Mélenchon è una ciambella di salvataggio in un oceano di isolamento europeo per il governo populista. “Non pagheremo mai per le promesse elettorali e populiste”, hanno detto quelli che dovevano essere i migliori amici nell’Ue, come il cancelliere austriaco Sebastian Kurz, volto del sovranismo presentabile del centrodestra. Il presidente di Alternativa per la Germania, Joerg Meuthen, ha applaudito a Salvini perché, con lo scontro con la Commissione sulla manovra, “insegna che l’Italia è uno stato sovrano”. Di conseguenza, essendo sovrana, l’Italia dovrà caricarsi “sulle proprie spalle” le conseguenze della sua irresponsabile politica di bilancio in caso di crisi finanziaria.

 

Il caso Mélenchon ricorda che il populismo dell’estrema sinistra non è meno pericoloso del populismo dell’estrema destra.
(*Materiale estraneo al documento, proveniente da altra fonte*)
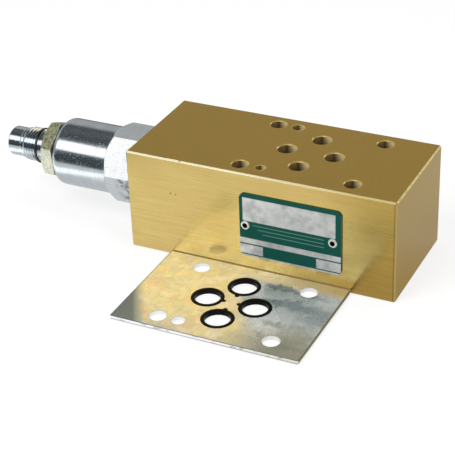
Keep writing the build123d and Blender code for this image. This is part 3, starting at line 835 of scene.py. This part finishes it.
def plated(name, look, addMarks=None):
    material, finish = newMaterial(name)
    place = finish.place()
    turned = finish.noise(place, *look["lines"])
    clouds = finish.noise(place, *zincGrain["clouds"])
    tone = clouds * 0.5 + turned * 0.5
    color = finish.blend(finish.spread(tone, *zincGrain["toneSpread"]), look["color"], look["dark"])
    if addMarks:
        color = addMarks(finish, place, color)
    flecks = finish.noise(place, *zincGrain["flecks"]).above(*zincGrain["fleckEdge"])
    fine = finish.bump(turned, *look["lineBump"])
    fine = finish.bump(finish.noise(place, *zincGrain["streaks"]), *look["streakBump"], fine)
    finish.surface({
        "Base Color": color,
        "Metallic": 1.0,
        "Roughness": finish.spread(tone, *look["roughness"]) + flecks * look["fleckRoughness"],
        "Normal": finish.bump(finish.noise(place, *look["spots"]), *look["spotBump"], fine),
    })
    return material


dress(plated("satinZinc", zincLooks["hexagon"], markedHexagon), "cartridge_body")
dress(plated("turnedZinc", zincLooks["housing"]), "spring_housing")
screwZinc = plated("screwZinc", zincLooks["screw"])

# Lock nut: yellow zinc, mottled olive and cream, pinkish on its lower facets
yellowNut = {
    "upper": (0.9, 0.9, 0.55),
    "lower": (0.56, 0.6, 0.5),
    "upperFacing": (0.4, 0.4),
    "olive": (0.3, 0.31, 0.12),
    "mottle": (750.0, 3.0, 0.7),
    "oliveSpread": (0, 0.9, 0.45, 0.62),
    "oliveBelow": 0.25,  # the olive's share on the lower facets
    "cream": (0.95, 0.94, 0.72),
    "flecks": (1400.0, 2.0, 0.6),
    "creamSpread": (0, 0.8, 0.5, 0.64),
    "pink": (0.92, 0.76, 0.66),
    "blush": (380.0, 2.0),
    "pinkSpread": (0, 0.6, 0.5, 0.65),
    "roughness": (0.32, 0.5),
    "bump": (0.35, 0.08 * mm),
}


def yellowZinc():
    look = yellowNut
    material, finish = newMaterial("yellowZinc")
    place = finish.place()
    [normalZ] = finish.axes(finish.facing(), "Z")
    mottle = finish.noise(place, *look["mottle"])
    flecks = finish.noise(place, *look["flecks"])
    blush = finish.noise(place, *look["blush"])
    isUpper = normalZ.above(*look["upperFacing"])
    olive = isUpper * (1 - look["oliveBelow"]) + look["oliveBelow"]
    color = finish.blend(isUpper, look["lower"], look["upper"])
    color = finish.blend(finish.spread(mottle, *look["oliveSpread"]) * olive, color, look["olive"])
    color = finish.blend(finish.spread(flecks, *look["creamSpread"]), color, look["cream"])
    color = finish.blend(finish.spread(blush, *look["pinkSpread"]) * (1 - isUpper), color, look["pink"])
    finish.surface({
        "Base Color": color,
        "Metallic": 1.0,
        "Roughness": finish.spread(flecks, *look["roughness"]),
        "Normal": finish.bump(mottle, *look["bump"]),
    })
    return material


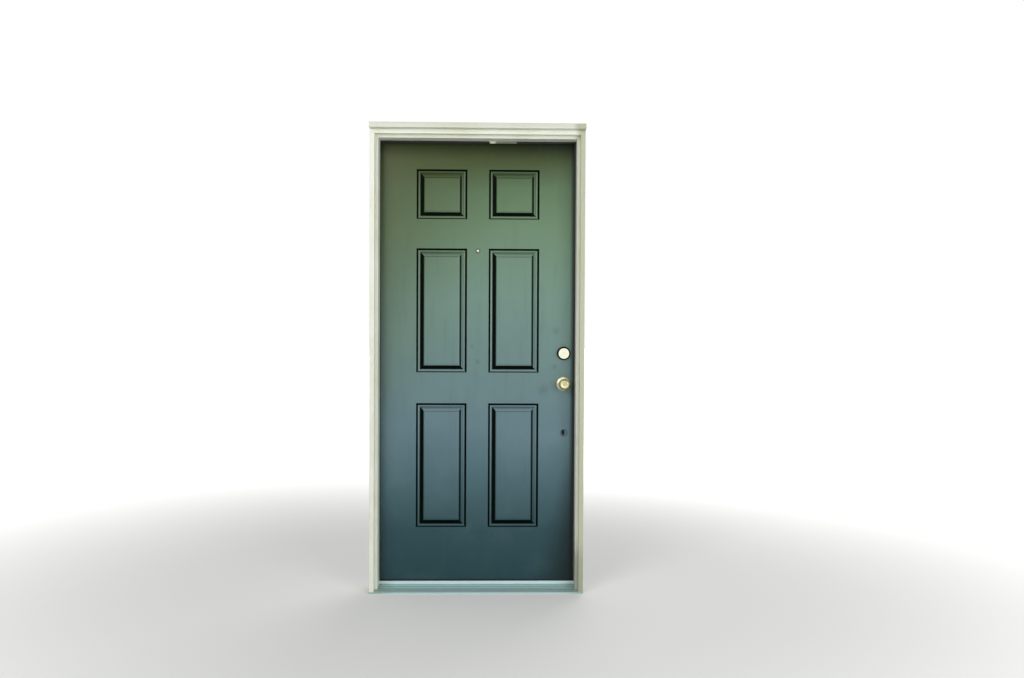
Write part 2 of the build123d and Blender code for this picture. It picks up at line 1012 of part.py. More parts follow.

Il tribuno insubordinato è impegnato nella convergenza delle lotte con il suo alter ego dall’altro, la leader del Rassemblement national, Marine Le Pen. I tratti comuni sono sempre di più: dal richiamo costante a un effimero “popolo” alla sottile xenofobia (qualche giorno fa Mélenchon si è messo a fare il verso a un giornalista per il suo accento poco parigino), dalla presenza costante di un capro-espiatorio (Soros) al nazional-statalismo economico. Il populismo di estrema sinistra si sta impossessando anche delle posizioni anti migranti. In Germania, una delle leader di Die Linke, Sarah Wagenknecht, ha lanciato il suo movimento Aufstehen (In piedi, ndr) contro l’immigrazione. Più che costituire una minaccia numerica, il mélenchonismo sta contagiando politicamente i partiti tradizionali del centrosinistra.